Key Configuration Settings
Beyond IP addressing, several settings control how an interface behaves. Speed and duplex determine how fast the port communicates and whether it can send and receive data simultaneously. Most modern interfaces use auto-negotiation, where the two connected devices agree on the fastest settings they both support. If auto-negotiation results in half-duplex (one direction at a time), that typically signals a problem and will cause dropped connections and poor performance.
MTU (maximum transmission unit) sets the largest packet size the interface will handle. The default for Ethernet is 1500 bytes, but this can be adjusted for specific applications. Bandwidth settings don’t change the actual speed of the port but tell the router’s routing protocols how to weigh that link when choosing the best path for traffic.
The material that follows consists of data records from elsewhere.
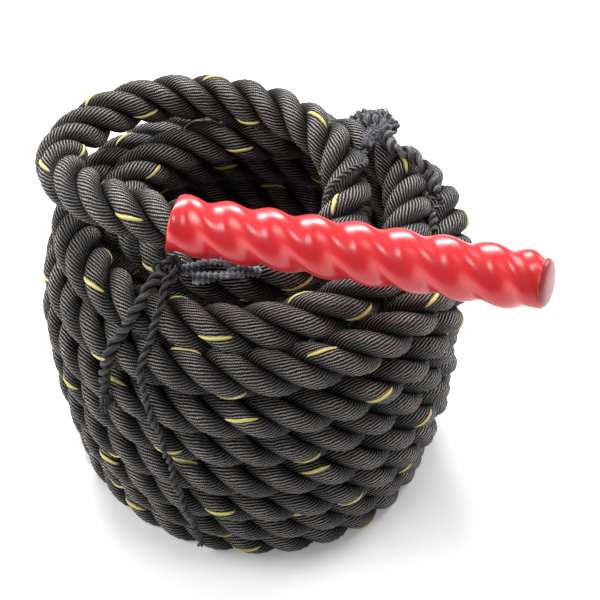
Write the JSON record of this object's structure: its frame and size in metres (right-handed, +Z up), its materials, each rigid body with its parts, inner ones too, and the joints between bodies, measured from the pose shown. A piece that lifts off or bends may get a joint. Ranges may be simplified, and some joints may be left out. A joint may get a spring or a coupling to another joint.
{
  "type": "battle rope",
  "caption": "Thick three-strand training rope coiled for storage, with a lobed grip sleeve over each end and two cord ties that hold the coil together.",
  "frame": {"origin": "middle of the footprint, on the floor", "axes": "+Z up, along the coil's axis; -Y is the side with the upper handle, which points to +X"},
  "size_m": [0.4062, 0.3948, 0.3507],
  "materials": {
    "rope": "black laid polyester with fine cross ribs and a yellow tracer yarn",
    "sleeve": "glossy red shrunk sleeve, slightly see-through",
    "cap": "semi-gloss dark red",
    "tie_cord": "grey plied cord, matte, frayed at its cut ends"
  },
  "bodies": {
    "root": {"rope_coil": "rope", "rope_top_lead": "rope", "rope_bottom_lead": "rope", "top_handle_sleeve": "sleeve", "top_handle_cap": "cap", "bottom_handle_sleeve": "sleeve", "bottom_handle_cap": "cap", "front_tie_knot": "tie_cord", "front_tie_upper_run": "tie_cord", "front_tie_lower_run": "tie_cord", "front_tie_thick_tail": "tie_cord", "front_tie_thin_tail": "tie_cord", "back_tie_run": "tie_cord", "back_tie_knot": "tie_cord", "back_tie_tail": "tie_cord", "back_tie_tuft": "tie_cord", "inner_tie_run": "tie_cord", "inner_tie_tuft": "tie_cord"}
  },
  "joints": []
}
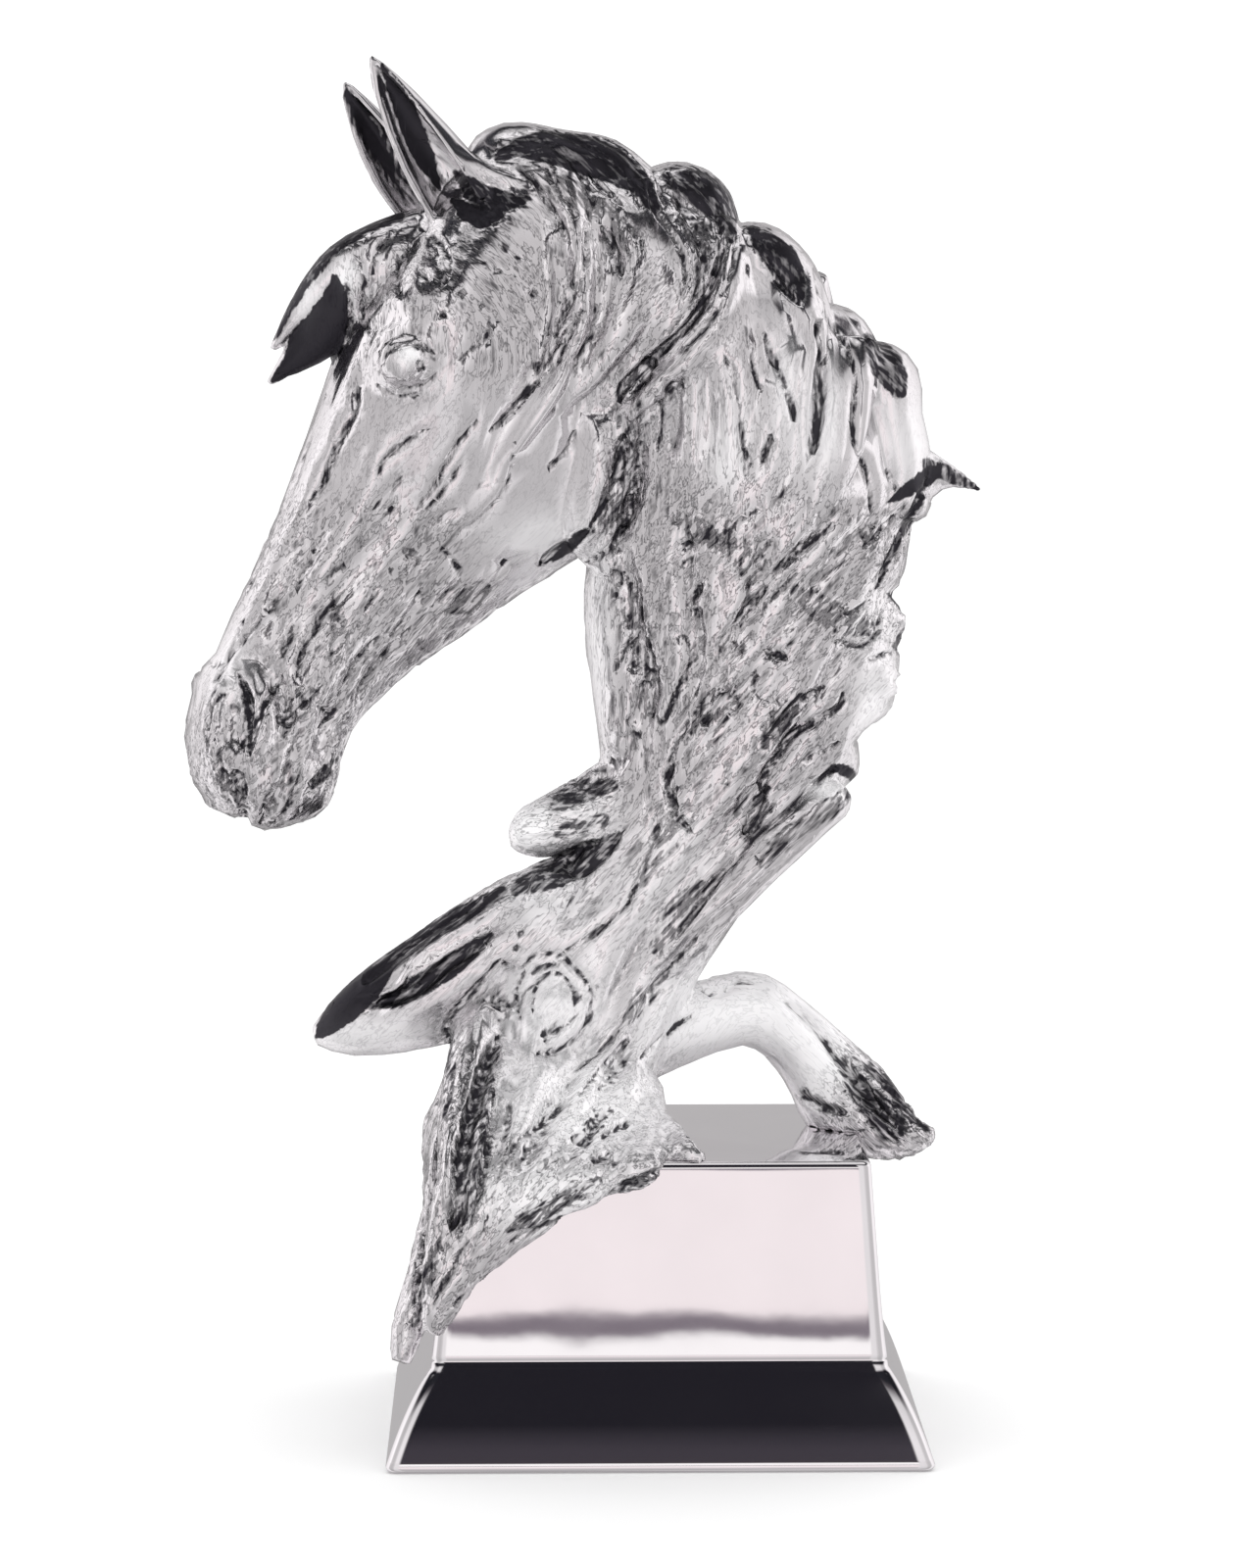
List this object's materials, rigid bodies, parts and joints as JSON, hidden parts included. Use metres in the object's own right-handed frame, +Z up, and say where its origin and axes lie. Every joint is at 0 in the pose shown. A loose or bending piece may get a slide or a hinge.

Security Filtering on Interfaces
Router interfaces are also where security policies get enforced. Access control lists (ACLs) are rule sets that permit or deny traffic based on criteria like source address, destination address, or protocol type. These ACLs are applied directly to specific interfaces, and the direction matters. An inbound ACL filters packets as they arrive at the interface, before the router even looks up where to send them. An outbound ACL filters packets as they leave. Applying filters inbound saves processing power because the router drops unwanted traffic before spending resources on routing decisions.
This per-interface approach gives administrators granular control. The interface facing the internet might have strict filtering rules, while an interface connecting two trusted internal networks might allow everything through.